C.I.T. v. Sint. Anusuya Devi (1968) 68 ITR 750 (SC) ref.

Dr. A. K. Saraf and K. Gupta for the Assessee.

G.K. Joshi and K. Bhuyan for the Commissioner.

JUDGMENT

D. N. BARUAH, J.---In this reference under section 256(2) of the Income Tax Act, 1961, the following question has been referred for opinion of this Court which is quoted below:

"(6) Whether, on the facts and in the circumstances of the case, there was legal and admissible evidence to support the inference that the assessee was indulging in unaccounted for transactions and whether on such an inference, the Tribunal was right in restoring the additions of Rs.24,000 and Rs.60,000 to the assessment of the assessee?" .

The facts are as follows:

This reference is connected with the assessment year 1972-73. The assessee is a registered firm and the assessee's firm carried on its wholesale business in grocery. The returned income was of Rs.76,380 with a net profit of Rs.54,610 which was computed after deducting a sum of Rs.1,000 being composition fee paid to the Sales Tax Department. The assessee, vide letter dated September 13, 1972, informed the Income-tax Officer that the sales tax authorities have searched the assessee's premises and seized certain books of account on the basis of which the turnover of the assessee was increased. The assessee claimed that the composition fee paid to the sales tax authorities was deductible and that the additional turnover estimated by the sales tax authorities should not be taken into account in determining the income of the assessee under the Income-tax Act. The Assessing Officer, after going through the exercise book seized by the Sales Tax Department arid after examining the partners of the firm as well as persons mentioned in the exercise book, came to the conclusion that the amounts relating to the turnover in grocery was suppressed and accordingly he estimated it at Rs.6,00,000 and deduced the income by applying the gross profit rate of four per cent. thereon to make an addition of Rs.24,000. The assessee took up the matter before the Appellate Assistant Commissioner of Income-tax. The Appellate Assistant Commissioner allowed the relief by estimating the same at seven per cent. of the turnover against ten per cent. adopted by the Income-tax Officer. The matter was further taken up by the Appellate Tribunal by way of appeal. A cross-objection was also filed. The Tribunal dismissed the appeal filed by the assessee and allowed the cross-appeal filed by the Revenue. At the instance of the assessee, the above question has been referred. The Tribunal refused to refer the same and thus the assessee approached this Court and filed an application which was registered vide Civil Rule No. 86(M) of 1979 and this Court by an order, dated January 2, 1989, directed the Appellate Tribunal under section 256(2) of the Income-tax Act, 1961, to refer the said question.

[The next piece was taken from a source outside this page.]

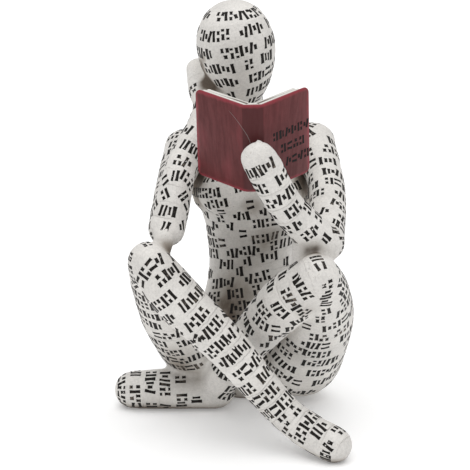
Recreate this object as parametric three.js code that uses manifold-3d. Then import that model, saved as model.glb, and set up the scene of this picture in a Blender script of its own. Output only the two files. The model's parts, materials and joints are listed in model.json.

We have heard Dr. Saraf, learned counsel for the assessee, and Mr. Joshi, learned counsel appearing for and on behalf of the Department, we have also perused the question and have gone through the statements. Mr. Joshi submits that this is entirely a question of fact. Dr. Saraf, on the other hand, submits that this Court has directed the Tribunal to refer the same. Therefore, it may not be proper to dispose of the matter in the manner by holding that no question of law is involved. In this connection, reference may be made to the decision of a case between CIT v. Sint. Anusuya Devi (1968) 68 ITR 750, in which the apex Court observed thus :

"The High Court is, however, not bound to answer a question merely because it is raised and referred. It is well-settled that the High Court may decline to answer a question of fact or a question of law which is purely academic, or has no bearing on the dispute between the parties or though referred by the Tribunal does not arise out of its order. The High Court may also decline to answer a question arising out of the order of the Tribunal, if it is unnecessary or irrelevant or is not calculated to dispose of the real issue between the taxpayer and the Department. If the power of the High Court to refuse to answer questions other than these which are questions of law directly related to the dispute between the taxpayer and the Department, and which, when answered, would determine qua that question the dispute, be granted, we fail to see any ground for restricting that power when by an erroneous order the High Court has directed the Tribunal to state a case on a question which did not arise out of the order of the Tribunal. "

In the said case, the Supreme Court observed that the High Court has power under section 256 of the Income-tax Act to refuse to answer any question which either does not arise out of the order of the Tribunal or is purely a question of fact and a question of law which is purely academic even though at an earlier stage a direction was given for referring the same. We find that the question referred is purely a question of fact, therefore, we do not answer the question. The reference is returned unanswered.

A copy of this judgment under the signature of the Registrar and the seal of the High Court shall be transmitted to the Income-tax Appellate Tribunal, Gauhati Bench, Gauhati.

M.B.A./1265/FCReference returned unanswered.